Constituée de quinze membres, la Commission électorale nationale indépendante (Ceni) est par définition un organe provisoire, dont la loi prévoit la disparition dans les trois mois qui suivent la proclamation des résultats du scrutin qu’il était chargé d’organiser. Dans les faits, le mandat des membres de la Ceni avait donc expiré en juillet 2020 – soit trois mois après l’annonce des résultats des dernières législatives.
Mais cette dissolution soudaine a soulevé une vague de critiques au sein des partis politiques et de la société civile, qui craignent un renforcement du poids de l’administration dans l’organisation des élections – les prochains scrutins se tiendront en 2022 selon la charte de la transition. Un reproche adressé de manière récurrente aux autorités de transition, soupçonnées d’être sous l’emprise de la junte qui a renversé l’ex-président Ibrahim Boubacar Keïta, le 18 août dernier.
Organe unique et indépendant
Les membres de la commission ont appris leur éviction alors qu’ils étaient en train de réfléchir à une possible réforme du système électoral, confie son président, Amadou Ba. « Nous avions même demandé un renforcement de nos pouvoirs afin de pallier les défaillances constatées lors des précédents scrutins », explique le magistrat.
Jusqu’à présent, trois structures différentes étaient impliquées dans les processus électoraux : la Ceni, « gendarme des élections », était chargée de les superviser ; le ministère de l’Administration territoriale, de les organiser ; restait enfin une structure autonome, la Direction générale des élections (DGE), qui était, elle, responsable du fichier électoral. Amadou Ba s’inquiète de la représentativité du nouvel organe, compte tenu du fait « qu’il n’y a plus ni opposition ni majorité au Mali ». Il doute aussi de la possibilité « de le déployer sur l’ensemble du territoire national » en seulement quelques mois.
Temps compté
Les participants au dialogue national organisé fin 2019 étaient certes convenus de la nécessité de créer un organe indépendant et unique. « La dissolution de la Ceni marque le début d’un processus nécessaire et répond à une demande importante, affirme d’ailleurs le porte-parole du parti Yelema, Hamidou Doumbia. Les politiques n’avaient plus confiance dans le système actuel. Il était nécessaire de le modifier. »

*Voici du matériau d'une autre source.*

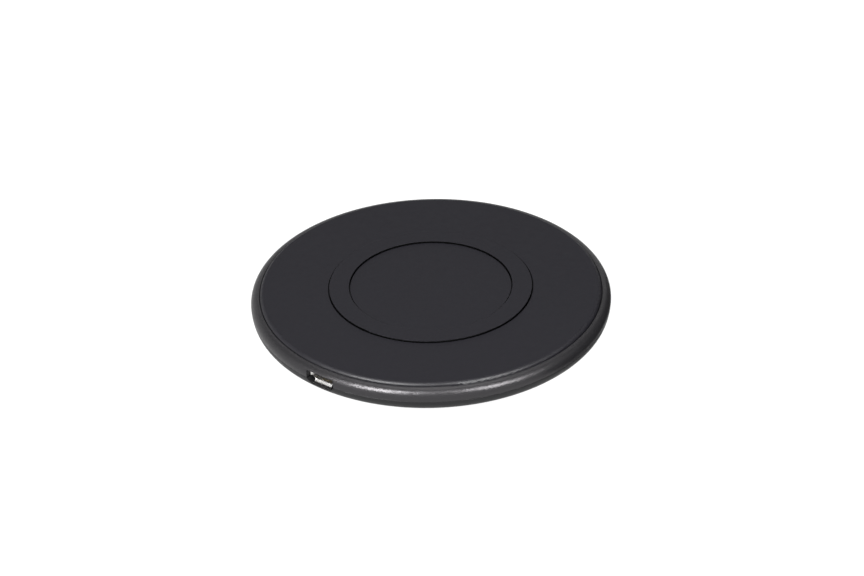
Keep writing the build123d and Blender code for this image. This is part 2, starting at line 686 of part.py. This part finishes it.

Le 4 février, le comité exécutif du Mouvement du 5 juin – Rassemblement des forces patriotiques (M5-RFP) appelait lui aussi à « convenir des modalités de création d’un organe unique et indépendant de gestion du processus électoral afin de réussir la tenue d’élections transparentes, régulières et crédibles », par la voix de l’un de ses dirigeants, Choguel Maïga. Une manière « d’éviter le scénario d’une simple formalité pour une cession du pouvoir par la junte à des complices », ajoutait ce dernier.
Mais rares sont ceux qui croient les autorités de transition capables de mettre en place une telle structure dans les temps. « On aurait pu voter une loi instituant un organe unique, tout en renforçant les structures existantes en attendant sa mise en place, insiste Amadou Ba. En tout cas, les partenaires internationaux et les partis politiques sont d’accord pour dire que le ministère de l’Administration territoriale ne doit plus organiser les élections. »
L’ÉTABLIR EN SI PEU DE TEMPS ME SEMBLE IRRÉALISTE VOIRE INFAISABLE
« Cette idée d’organe unique marche fort au Mali en ce moment, mais l’établir en si peu de temps me semble irréaliste, voire infaisable, tranche le juriste Ibrahima Fomba. Réfléchir à un organe autonome, c’est bien. Mais le Mali manque de moyens matériels et humains pour le déployer. »
À contre-courant
Dans ce contexte, la création d’une cellule d’appui au processus électoral qui dépendrait du ministère de l’Administration territoriale inquiète. La Ceni s’offusque de ne pas avoir été consultée. Ibrahima Fomba évoque, quant à lui, « un renforcement de la mainmise du gouvernement sur les élections » : « Le ministère organise déjà les élections, il dispose des services de la DGE, des représentants de l’État… Pourquoi créer une cellule additionnelle, dont le chef est nommé par le ministre lui-même ? »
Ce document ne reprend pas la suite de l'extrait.